REQUIRED TASK:
Exactly the lines between the line containing "# Tie hooks: half" and the line containing "obj.parent = empty", together with those two lines, are to be output.

DATASET EXCERPTS:
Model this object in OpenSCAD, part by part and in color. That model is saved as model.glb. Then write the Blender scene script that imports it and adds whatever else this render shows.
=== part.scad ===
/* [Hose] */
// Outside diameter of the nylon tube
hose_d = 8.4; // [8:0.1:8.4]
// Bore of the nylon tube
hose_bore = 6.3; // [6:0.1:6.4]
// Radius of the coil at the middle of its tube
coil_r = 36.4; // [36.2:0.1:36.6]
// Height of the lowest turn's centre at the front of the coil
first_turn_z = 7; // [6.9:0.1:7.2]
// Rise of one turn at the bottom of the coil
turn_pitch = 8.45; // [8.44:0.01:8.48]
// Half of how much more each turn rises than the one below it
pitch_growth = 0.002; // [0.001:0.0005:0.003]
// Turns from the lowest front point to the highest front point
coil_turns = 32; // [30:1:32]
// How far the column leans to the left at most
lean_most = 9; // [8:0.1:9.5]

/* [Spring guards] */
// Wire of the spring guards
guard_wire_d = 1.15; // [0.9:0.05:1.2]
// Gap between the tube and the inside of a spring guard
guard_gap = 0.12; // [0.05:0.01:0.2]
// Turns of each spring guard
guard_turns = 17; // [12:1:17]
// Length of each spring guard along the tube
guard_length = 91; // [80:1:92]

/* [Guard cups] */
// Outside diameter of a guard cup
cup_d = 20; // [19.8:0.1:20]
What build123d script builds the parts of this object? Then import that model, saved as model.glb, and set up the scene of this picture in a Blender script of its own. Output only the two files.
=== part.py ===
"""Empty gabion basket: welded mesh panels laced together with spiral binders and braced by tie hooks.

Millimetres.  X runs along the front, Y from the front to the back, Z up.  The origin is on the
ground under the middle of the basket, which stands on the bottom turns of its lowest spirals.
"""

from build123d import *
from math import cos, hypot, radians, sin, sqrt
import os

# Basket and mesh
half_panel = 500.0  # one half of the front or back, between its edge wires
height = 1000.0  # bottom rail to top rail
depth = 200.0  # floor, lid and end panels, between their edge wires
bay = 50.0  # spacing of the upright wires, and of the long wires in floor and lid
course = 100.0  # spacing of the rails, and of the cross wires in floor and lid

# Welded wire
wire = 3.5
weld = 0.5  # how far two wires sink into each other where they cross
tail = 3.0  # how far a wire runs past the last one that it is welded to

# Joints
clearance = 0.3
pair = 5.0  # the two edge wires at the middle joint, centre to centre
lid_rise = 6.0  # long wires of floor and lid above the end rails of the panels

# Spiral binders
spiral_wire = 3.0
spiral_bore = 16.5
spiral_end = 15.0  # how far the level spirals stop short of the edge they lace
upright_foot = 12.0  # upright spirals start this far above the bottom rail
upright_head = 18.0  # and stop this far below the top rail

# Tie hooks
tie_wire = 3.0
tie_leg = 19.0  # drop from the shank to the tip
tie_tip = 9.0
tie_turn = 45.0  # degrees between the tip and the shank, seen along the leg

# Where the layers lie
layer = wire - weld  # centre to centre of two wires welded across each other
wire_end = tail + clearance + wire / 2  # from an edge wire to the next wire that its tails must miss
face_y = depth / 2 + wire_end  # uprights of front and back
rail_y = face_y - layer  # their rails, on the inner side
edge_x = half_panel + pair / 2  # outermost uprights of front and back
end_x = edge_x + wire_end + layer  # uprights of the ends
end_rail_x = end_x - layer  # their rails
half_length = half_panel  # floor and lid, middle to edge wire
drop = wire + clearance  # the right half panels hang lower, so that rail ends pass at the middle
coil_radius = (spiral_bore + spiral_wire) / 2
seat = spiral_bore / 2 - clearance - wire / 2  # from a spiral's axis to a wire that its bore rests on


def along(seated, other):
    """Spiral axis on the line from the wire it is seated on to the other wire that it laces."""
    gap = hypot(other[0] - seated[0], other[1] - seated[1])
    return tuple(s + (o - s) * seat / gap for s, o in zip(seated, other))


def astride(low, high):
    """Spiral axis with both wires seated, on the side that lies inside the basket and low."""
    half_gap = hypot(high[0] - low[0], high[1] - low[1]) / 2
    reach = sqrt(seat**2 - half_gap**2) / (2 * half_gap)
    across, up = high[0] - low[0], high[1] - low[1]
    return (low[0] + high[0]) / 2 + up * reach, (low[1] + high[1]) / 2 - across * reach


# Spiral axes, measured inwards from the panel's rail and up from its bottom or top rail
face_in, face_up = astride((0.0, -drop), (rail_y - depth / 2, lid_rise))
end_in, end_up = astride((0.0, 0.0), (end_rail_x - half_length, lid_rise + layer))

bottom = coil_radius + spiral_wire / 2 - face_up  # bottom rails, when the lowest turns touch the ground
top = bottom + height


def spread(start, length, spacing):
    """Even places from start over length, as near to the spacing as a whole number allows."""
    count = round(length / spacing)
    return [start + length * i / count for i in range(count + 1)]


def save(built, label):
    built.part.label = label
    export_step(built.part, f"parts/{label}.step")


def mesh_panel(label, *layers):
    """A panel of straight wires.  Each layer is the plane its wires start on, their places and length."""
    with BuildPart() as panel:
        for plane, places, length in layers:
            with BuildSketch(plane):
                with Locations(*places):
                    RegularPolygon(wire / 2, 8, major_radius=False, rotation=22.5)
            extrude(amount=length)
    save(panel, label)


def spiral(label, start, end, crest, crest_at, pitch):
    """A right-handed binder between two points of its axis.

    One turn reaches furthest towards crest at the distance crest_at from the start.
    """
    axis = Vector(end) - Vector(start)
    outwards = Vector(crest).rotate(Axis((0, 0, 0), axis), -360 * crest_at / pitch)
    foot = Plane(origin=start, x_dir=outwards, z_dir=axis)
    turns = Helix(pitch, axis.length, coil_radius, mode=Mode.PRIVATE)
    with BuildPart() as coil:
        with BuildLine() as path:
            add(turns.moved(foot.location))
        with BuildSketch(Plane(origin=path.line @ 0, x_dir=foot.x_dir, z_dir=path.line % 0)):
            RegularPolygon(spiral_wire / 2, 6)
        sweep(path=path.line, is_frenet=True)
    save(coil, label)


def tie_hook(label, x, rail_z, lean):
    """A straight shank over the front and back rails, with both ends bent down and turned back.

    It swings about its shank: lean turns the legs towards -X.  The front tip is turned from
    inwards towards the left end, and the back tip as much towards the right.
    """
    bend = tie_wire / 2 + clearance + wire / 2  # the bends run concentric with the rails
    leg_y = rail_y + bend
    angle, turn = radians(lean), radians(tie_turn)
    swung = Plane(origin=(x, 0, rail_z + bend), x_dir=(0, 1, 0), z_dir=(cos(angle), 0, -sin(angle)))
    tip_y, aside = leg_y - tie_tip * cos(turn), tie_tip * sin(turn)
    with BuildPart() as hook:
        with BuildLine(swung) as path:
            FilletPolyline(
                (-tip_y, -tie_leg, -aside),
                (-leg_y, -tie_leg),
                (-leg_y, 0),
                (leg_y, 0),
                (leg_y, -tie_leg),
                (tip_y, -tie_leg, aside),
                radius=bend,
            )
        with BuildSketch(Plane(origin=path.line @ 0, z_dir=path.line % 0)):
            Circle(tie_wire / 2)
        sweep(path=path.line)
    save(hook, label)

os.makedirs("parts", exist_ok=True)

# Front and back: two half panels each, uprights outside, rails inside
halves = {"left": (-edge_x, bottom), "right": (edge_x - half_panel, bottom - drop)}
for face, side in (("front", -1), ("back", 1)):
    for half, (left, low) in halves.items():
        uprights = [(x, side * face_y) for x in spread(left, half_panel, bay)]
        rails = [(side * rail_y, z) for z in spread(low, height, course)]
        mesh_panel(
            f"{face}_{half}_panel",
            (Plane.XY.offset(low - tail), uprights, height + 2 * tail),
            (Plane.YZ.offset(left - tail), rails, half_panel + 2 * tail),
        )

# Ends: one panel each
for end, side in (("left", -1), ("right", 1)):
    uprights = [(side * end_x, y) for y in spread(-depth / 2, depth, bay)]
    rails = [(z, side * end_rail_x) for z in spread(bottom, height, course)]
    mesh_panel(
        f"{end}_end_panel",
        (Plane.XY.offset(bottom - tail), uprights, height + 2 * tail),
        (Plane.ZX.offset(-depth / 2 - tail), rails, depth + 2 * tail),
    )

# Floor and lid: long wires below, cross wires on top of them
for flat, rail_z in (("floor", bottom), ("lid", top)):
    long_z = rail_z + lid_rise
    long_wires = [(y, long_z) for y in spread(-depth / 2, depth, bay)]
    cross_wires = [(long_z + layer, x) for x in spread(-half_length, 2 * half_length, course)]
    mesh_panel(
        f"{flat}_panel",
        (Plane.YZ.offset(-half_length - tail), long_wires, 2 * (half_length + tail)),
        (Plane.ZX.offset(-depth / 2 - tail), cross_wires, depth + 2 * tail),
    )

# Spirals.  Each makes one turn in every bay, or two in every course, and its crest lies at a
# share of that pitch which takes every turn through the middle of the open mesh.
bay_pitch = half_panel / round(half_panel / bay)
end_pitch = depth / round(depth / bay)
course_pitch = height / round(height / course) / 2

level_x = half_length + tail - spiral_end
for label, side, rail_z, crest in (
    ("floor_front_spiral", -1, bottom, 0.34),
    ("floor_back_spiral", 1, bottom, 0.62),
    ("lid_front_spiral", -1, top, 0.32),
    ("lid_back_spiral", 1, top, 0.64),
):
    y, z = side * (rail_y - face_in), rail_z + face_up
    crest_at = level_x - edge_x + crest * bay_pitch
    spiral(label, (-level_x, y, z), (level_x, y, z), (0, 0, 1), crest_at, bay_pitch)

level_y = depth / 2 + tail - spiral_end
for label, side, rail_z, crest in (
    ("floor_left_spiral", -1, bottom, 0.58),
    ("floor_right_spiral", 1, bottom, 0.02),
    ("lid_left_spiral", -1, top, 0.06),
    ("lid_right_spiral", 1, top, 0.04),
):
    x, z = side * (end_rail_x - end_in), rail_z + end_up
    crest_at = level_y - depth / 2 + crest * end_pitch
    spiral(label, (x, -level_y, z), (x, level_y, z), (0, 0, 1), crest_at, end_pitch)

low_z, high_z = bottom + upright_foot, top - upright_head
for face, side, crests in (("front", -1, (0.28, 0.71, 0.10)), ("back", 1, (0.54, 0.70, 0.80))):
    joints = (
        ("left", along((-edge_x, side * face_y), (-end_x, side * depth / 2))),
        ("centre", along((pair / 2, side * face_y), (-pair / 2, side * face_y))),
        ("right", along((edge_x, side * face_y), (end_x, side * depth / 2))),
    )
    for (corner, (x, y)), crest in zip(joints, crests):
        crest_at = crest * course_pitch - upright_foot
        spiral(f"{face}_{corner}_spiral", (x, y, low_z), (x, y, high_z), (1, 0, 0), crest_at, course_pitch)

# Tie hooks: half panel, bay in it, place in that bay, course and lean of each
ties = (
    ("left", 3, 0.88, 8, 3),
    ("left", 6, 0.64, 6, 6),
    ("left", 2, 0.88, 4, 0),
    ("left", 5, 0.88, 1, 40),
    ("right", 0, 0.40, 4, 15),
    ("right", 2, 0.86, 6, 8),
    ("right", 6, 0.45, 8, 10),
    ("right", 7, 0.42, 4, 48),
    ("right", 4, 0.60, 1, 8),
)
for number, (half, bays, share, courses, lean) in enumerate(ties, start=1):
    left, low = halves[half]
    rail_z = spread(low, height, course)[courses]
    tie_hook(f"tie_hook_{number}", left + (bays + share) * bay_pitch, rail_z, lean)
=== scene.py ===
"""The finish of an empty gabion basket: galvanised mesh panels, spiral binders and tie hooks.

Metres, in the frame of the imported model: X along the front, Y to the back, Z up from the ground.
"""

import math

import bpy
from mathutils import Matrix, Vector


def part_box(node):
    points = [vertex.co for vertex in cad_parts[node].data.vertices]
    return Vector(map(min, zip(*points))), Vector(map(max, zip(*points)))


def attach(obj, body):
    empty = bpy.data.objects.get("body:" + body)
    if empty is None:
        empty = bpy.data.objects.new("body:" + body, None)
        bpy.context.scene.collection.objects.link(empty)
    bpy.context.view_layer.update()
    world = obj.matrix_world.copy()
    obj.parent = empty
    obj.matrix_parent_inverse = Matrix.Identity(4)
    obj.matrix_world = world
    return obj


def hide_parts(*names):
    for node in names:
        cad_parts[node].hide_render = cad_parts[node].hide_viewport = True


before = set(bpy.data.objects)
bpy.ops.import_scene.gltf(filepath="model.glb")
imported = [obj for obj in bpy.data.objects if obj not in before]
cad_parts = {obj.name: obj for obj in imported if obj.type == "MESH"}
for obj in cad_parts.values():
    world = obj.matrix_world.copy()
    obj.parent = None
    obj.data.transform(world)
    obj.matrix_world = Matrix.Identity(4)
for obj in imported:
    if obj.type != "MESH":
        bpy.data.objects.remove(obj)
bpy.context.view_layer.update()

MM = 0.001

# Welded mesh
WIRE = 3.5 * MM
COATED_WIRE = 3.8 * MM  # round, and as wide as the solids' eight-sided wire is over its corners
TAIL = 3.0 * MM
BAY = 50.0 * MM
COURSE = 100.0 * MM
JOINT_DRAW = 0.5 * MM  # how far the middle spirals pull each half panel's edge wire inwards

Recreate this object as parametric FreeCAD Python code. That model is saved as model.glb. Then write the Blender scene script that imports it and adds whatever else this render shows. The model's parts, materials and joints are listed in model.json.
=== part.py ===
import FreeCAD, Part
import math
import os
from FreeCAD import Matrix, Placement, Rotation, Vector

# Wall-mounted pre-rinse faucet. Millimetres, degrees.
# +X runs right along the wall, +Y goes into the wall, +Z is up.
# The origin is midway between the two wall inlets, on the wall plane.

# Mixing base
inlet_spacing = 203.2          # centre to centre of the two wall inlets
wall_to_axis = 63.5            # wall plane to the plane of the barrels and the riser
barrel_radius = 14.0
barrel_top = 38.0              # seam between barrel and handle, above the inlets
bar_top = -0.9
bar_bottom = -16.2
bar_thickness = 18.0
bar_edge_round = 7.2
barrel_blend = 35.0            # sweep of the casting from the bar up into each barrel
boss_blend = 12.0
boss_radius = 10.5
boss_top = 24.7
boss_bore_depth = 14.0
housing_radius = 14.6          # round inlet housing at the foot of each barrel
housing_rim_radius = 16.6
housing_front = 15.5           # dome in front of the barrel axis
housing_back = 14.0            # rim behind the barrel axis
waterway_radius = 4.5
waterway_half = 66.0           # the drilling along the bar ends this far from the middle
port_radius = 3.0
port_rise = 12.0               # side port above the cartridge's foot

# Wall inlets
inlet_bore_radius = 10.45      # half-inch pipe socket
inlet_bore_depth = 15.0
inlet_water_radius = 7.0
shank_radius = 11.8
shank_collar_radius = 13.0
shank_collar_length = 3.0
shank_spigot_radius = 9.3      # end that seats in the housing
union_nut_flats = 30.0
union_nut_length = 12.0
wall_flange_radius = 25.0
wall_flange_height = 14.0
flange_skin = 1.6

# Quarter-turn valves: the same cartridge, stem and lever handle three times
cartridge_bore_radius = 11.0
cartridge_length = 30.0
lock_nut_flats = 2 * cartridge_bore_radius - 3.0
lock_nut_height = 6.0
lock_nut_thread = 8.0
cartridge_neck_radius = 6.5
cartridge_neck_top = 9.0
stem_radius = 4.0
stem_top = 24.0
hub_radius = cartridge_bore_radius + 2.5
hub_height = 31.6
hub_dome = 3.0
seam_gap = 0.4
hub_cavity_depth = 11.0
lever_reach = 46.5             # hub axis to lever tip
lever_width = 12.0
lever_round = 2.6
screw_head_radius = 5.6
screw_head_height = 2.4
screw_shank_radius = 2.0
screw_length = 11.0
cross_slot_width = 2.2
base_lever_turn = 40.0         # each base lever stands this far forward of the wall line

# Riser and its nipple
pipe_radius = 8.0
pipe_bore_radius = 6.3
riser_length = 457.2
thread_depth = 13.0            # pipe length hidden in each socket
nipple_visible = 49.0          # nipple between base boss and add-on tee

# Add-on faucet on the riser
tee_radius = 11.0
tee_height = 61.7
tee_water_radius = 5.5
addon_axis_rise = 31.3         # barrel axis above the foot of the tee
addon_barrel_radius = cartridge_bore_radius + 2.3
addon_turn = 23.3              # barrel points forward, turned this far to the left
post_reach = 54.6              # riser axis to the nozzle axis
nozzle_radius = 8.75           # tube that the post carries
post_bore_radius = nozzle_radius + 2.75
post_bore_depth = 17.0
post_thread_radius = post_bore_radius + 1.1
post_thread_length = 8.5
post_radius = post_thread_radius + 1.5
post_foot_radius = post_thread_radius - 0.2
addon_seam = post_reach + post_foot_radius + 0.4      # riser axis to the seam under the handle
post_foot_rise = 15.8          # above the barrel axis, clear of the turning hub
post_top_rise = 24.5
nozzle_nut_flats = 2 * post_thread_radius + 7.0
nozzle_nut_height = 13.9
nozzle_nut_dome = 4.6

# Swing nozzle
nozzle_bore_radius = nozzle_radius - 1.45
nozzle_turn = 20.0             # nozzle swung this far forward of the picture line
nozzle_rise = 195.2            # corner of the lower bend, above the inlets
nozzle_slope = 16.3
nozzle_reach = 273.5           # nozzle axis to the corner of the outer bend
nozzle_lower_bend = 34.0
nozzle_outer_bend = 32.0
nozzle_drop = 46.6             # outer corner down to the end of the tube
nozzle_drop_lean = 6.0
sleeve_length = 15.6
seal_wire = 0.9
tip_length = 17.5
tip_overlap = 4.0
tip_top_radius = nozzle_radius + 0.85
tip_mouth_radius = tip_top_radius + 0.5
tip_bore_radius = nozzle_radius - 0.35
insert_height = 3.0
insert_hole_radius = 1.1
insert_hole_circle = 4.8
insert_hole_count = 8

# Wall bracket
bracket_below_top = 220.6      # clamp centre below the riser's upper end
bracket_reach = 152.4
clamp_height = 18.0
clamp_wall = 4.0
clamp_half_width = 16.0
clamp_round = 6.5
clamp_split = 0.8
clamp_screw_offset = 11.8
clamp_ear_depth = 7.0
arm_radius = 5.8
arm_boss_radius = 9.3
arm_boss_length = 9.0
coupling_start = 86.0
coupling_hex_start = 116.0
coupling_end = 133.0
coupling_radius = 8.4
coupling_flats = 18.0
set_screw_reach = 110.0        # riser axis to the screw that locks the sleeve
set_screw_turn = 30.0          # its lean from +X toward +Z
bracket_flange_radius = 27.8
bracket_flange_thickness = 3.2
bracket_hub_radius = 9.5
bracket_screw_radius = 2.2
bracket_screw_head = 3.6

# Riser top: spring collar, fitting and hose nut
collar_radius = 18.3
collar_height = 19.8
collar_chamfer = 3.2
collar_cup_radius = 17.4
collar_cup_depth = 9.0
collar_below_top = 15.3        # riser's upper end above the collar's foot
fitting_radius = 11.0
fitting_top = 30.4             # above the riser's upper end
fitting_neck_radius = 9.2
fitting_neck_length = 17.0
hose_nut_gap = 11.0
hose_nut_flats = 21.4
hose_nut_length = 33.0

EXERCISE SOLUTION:
# Tie hooks: half panel, bay in it, place in that bay, course and lean of each
ties = (
    ("left", 3, 0.88, 8, 3),
    ("left", 6, 0.64, 6, 6),
    ("left", 2, 0.88, 4, 0),
    ("left", 5, 0.88, 1, 40),
    ("right", 0, 0.40, 4, 15),
    ("right", 2, 0.86, 6, 8),
    ("right", 6, 0.45, 8, 10),
    ("right", 7, 0.42, 4, 48),
    ("right", 4, 0.60, 1, 8),
)
for number, (half, bays, share, courses, lean) in enumerate(ties, start=1):
    left, low = halves[half]
    rail_z = spread(low, height, course)[courses]
    tie_hook(f"tie_hook_{number}", left + (bays + share) * bay_pitch, rail_z, lean)
=== scene.py ===
"""The finish of an empty gabion basket: galvanised mesh panels, spiral binders and tie hooks.

Metres, in the frame of the imported model: X along the front, Y to the back, Z up from the ground.
"""

import math

import bpy
from mathutils import Matrix, Vector


def part_box(node):
    points = [vertex.co for vertex in cad_parts[node].data.vertices]
    return Vector(map(min, zip(*points))), Vector(map(max, zip(*points)))


def attach(obj, body):
    empty = bpy.data.objects.get("body:" + body)
    if empty is None:
        empty = bpy.data.objects.new("body:" + body, None)
        bpy.context.scene.collection.objects.link(empty)
    bpy.context.view_layer.update()
    world = obj.matrix_world.copy()
    obj.parent = empty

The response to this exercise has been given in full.